US Reinforces Military Presence in Persian Gulf to Intimidate Iran

The US posture has nothing to do with Iran's nuclear program. It is a bid to dominate the region.

The United States has moved significant military reinforcements into the Persian Gulf in order to intimidate Iran and increase the number of fighter jets capable of striking the Islamic Republic after a partial breakdown of nuclear talks last month.

“The message to Iran is, ‘Don’t even think about it,'” one senior Defense Department official told the New York Times. “Don’t even think about closing the strait. We’ll clear the mines. Don’t even think about sending your fast boats out to harass our vessels or commercial shipping. We’ll put them on the bottom of the gulf.”

Much of the motivation for expanding the military presence around Iran is to placate hysterical Israeli concerns, expressed in public as an apocalyptic fear of make-believe Iranian nuclear weapons. The reinforcements are meant to show Israel that, as one senior Obama administration official put it last week, “When the president says there are other options on the table beyond negotiations, he means it.”

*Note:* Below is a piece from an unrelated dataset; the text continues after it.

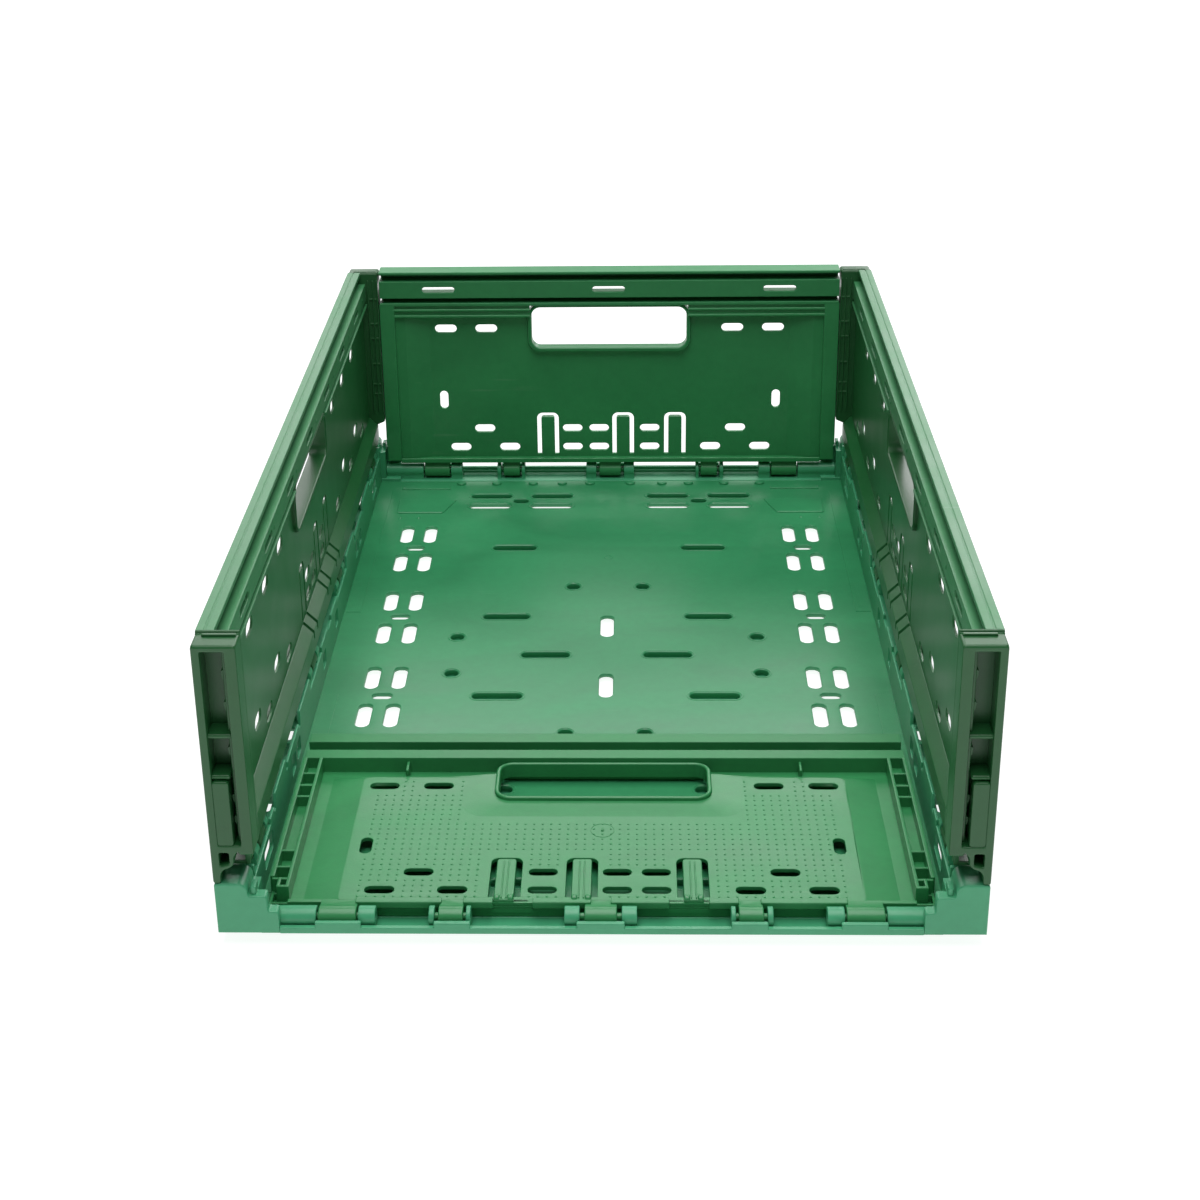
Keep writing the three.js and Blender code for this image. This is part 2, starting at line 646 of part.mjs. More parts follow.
// `low` and `high` name the wall's two ends, at -X and +X of its own frame.
function longWall(name, low, high) {
  const wall = new THREE.Group();
  wall.add(
    part(`${name}_panel`, longPanel(), COLOURS.panel),
    part(`${name}_shoulder_${high}`, longShoulder(), COLOURS.panel),
    part(`${name}_shoulder_${low}`, mirrorX(longShoulder()), COLOURS.panel),
    part(`${name}_handle_frame`, handleFrame(LONG_HANDLE, LONG_COLLAR), COLOURS.rib),
    part(`${name}_rim`, longRim(), COLOURS.rim),
    part(`${name}_post_${high}`, longPost(), COLOURS.post),
    part(`${name}_post_${low}`, mirrorX(longPost()), COLOURS.post),
    part(`${name}_hinge_strip`, longHingeStrip(), COLOURS.rib),
  );
  return wall;
}

// ---- the crate ----

const crate = new THREE.Group();

crate.add(part('floor', floor(), COLOURS.floor));

const footX = WIDTH / 2 - FOOT_INSET;
const footY = LENGTH / 2 - FOOT_INSET;
const footInner = footX - FOOT_WIDTH;
crate.add(
  part('foot_right', box(footInner, -footY, 0, footX, footY, FLOOR_BOTTOM), COLOURS.base),
  part('foot_left', box(-footX, -footY, 0, -footInner, footY, FLOOR_BOTTOM), COLOURS.base),
  part('foot_far', box(-footInner, footY - FOOT_WIDTH, 0, footInner, footY, FLOOR_BOTTOM), COLOURS.base),
  part('foot_near', box(-footInner, -footY, 0, footInner, FOOT_WIDTH - footY, FLOOR_BOTTOM), COLOURS.base),
);

const farEnd = new THREE.Group();
farEnd.add(
  part('end_rail_far', endRail(), COLOURS.base),
  part('corner_far_right', cornerBlock(), COLOURS.base),
  part('corner_far_left', mirrorX(cornerBlock()), COLOURS.base),
);
const nearEnd = new THREE.Group();
nearEnd.rotation.z = Math.PI;
nearEnd.add(
  part('end_rail_near', endRail(), COLOURS.base),
  part('corner_near_left', cornerBlock(), COLOURS.base),
  part('corner_near_right', mirrorX(cornerBlock()), COLOURS.base),
);
crate.add(farEnd, nearEnd);

const leftRail = part('side_rail_left', sideRail(), COLOURS.base);
leftRail.rotation.z = Math.PI;
crate.add(part('side_rail_right', sideRail(), COLOURS.base), leftRail);

const farWall = shortWall('far');
farWall.position.set(0, LENGTH / 2 - SHORT_AXIS_IN, SHORT_AXIS_Z);
crate.add(farWall);

// The near wall is the same moulding turned about Z, then folded inward onto the floor.
const nearWall = shortWall('near');
nearWall.rotation.z = Math.PI;
const nearFold = new THREE.Group();
nearFold.position.set(0, SHORT_AXIS_IN - LENGTH / 2, SHORT_AXIS_Z);
nearFold.rotation.x = -Math.PI / 2;
nearFold.add(nearWall);
crate.add(nearFold);

const leftWall = longWall('left', 'near', 'far');
leftWall.position.set(LONG_AXIS_IN - WIDTH / 2, 0, LONG_AXIS_Z);
leftWall.rotation.z = Math.PI / 2;
const rightWall = longWall('right', 'far', 'near');
rightWall.position.set(WIDTH / 2 - LONG_AXIS_IN, 0, LONG_AXIS_Z);
rightWall.rotation.z = -Math.PI / 2;
crate.add(leftWall, rightWall);

export default crate;
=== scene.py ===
"""Looks of a collapsible storage crate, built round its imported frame.

Shapes are drawn in millimetres in the frame of their moulding: the base's is the crate's own, and
a wall's has its origin on the hinge axis, X along the wall, Y outward and Z up as it stands. Each
piece is put in place in metres and takes over from the CAD nodes that it details.
"""

import json
import math

import bpy
from mathutils import Matrix, Vector
from mathutils.geometry import tessellate_polygon


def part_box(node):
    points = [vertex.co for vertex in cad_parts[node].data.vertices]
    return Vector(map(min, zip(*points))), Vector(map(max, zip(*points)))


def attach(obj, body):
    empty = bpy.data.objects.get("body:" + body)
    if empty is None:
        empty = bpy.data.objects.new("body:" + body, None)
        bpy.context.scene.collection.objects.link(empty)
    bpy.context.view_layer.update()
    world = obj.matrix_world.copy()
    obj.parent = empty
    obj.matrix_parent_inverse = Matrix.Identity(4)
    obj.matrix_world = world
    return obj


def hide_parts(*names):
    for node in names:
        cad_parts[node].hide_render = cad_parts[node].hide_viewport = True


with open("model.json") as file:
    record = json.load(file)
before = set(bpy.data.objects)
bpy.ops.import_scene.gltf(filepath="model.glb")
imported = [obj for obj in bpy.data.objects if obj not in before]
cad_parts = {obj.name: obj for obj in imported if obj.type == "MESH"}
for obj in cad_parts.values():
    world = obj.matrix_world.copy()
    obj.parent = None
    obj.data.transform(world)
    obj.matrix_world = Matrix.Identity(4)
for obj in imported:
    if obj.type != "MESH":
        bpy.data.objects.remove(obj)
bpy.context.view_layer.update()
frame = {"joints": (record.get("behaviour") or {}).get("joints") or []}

MM = 0.001
BEVEL = 0.45  # rounding of a moulding's edges
SKIN = 2.5  # thickness of ribs and panels
OVERLAP = 0.5  # how far a region of a moulding reaches into the next one


# ---- outlines: lists of 2-D points ----

def rect(x0, y0, x1, y1, radius=0.0, steps=4):
    """Rectangle, with round corners if radius is given."""
    corners = [(x1 - radius, y0 + radius, -90), (x1 - radius, y1 - radius, 0),
               (x0 + radius, y1 - radius, 90), (x0 + radius, y0 + radius, 180)]
    if not radius:
        return [Vector((x, y)) for x, y, _ in corners]
    return [p for x, y, start in corners for p in arc((x, y), radius, start, start + 90, steps)]


def arc(centre, radius, start, end, steps):
    """Points round a centre between two angles in degrees, both ends included."""
    angles = [math.radians(start + (end - start) * i / steps) for i in range(steps + 1)]
    return [Vector(centre) + radius * Vector((math.cos(a), math.sin(a))) for a in angles]


def circle(x, y, radius, steps=20):
    return arc((x, y), radius, 0, 360, steps)[:-1]


def oval(x, y, length, width, upright=False):
    """Slot with round ends, length end to end."""
    half = (length - width) / 2
    radius = width / 2
    steps = 8
    if upright:
        return arc((x, y + half), radius, 0, 180, steps) + arc((x, y - half), radius, 180, 360, steps)
    return arc((x + half, y), radius, -90, 90, steps) + arc((x - half, y), radius, 90, 270, steps)


def rounded(points, radius):
    """Polygon with its corners rounded off."""
    corners = [Vector(p) for p in points]
    steps = 3
    loop = []
    for before, here, after in neighbours(corners):
        reach = min(radius, (before - here).length * 0.45, (after - here).length * 0.45)
        start = here + (before - here).normalized() * reach
        end = here + (after - here).normalized() * reach
        for i in range(steps + 1):
            t = i / steps
            loop.append(start * (1 - t) ** 2 + here * 2 * t * (1 - t) + end * t ** 2)
    return loop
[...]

The build up, planned for at least a year, comes mainly in the form of Navy warships and minesweepers patrolling the waterway to the south of Iran. The Obama administration has also put stealthy F-22 and F-15C warplanes into two separate bases in the Persian Gulf.

“Those additional attack aircraft give the United States military greater capability against coastal missile batteries that could threaten shipping, as well as the reach to strike other targets deeper inside Iran,” reports the New York Times.

US policy toward the region is now primarily about militarily threatening Iran by surrounding the country with readied forces and weapons. Iran also faces harsh US-led economic warfare in the form of a sweeping oil embargo, to the detriment of the Iranian people.

The stated justification for this aggressiveness is Iran’s supposedly disputed program. The problem is that nobody disputes, including the whole of the military and intelligence community, the fact that Iran doesn’t have a nuclear weapons program and has demonstrated no intention to start one.

Washington’s posture is a bid to dominate the world’s most economically important region. When Obama accelerated the deployment of warships to the Gulf in 2010, the New York Times described it as “part of a coordinated administration strategy to increase pressure on Iran” and also “intended to counter the impression that Iran is fast becoming the most powerful military force in the Middle East.”

Onboard the USS Abraham Lincoln in the Gulf’s Strait of Hormuz last February, BBC reporter Jonathan Beale explained, “This carrier and these [fighter] jets are more than just a show of force, they’re here to send a clear message to Iran as to who really controls these waters.”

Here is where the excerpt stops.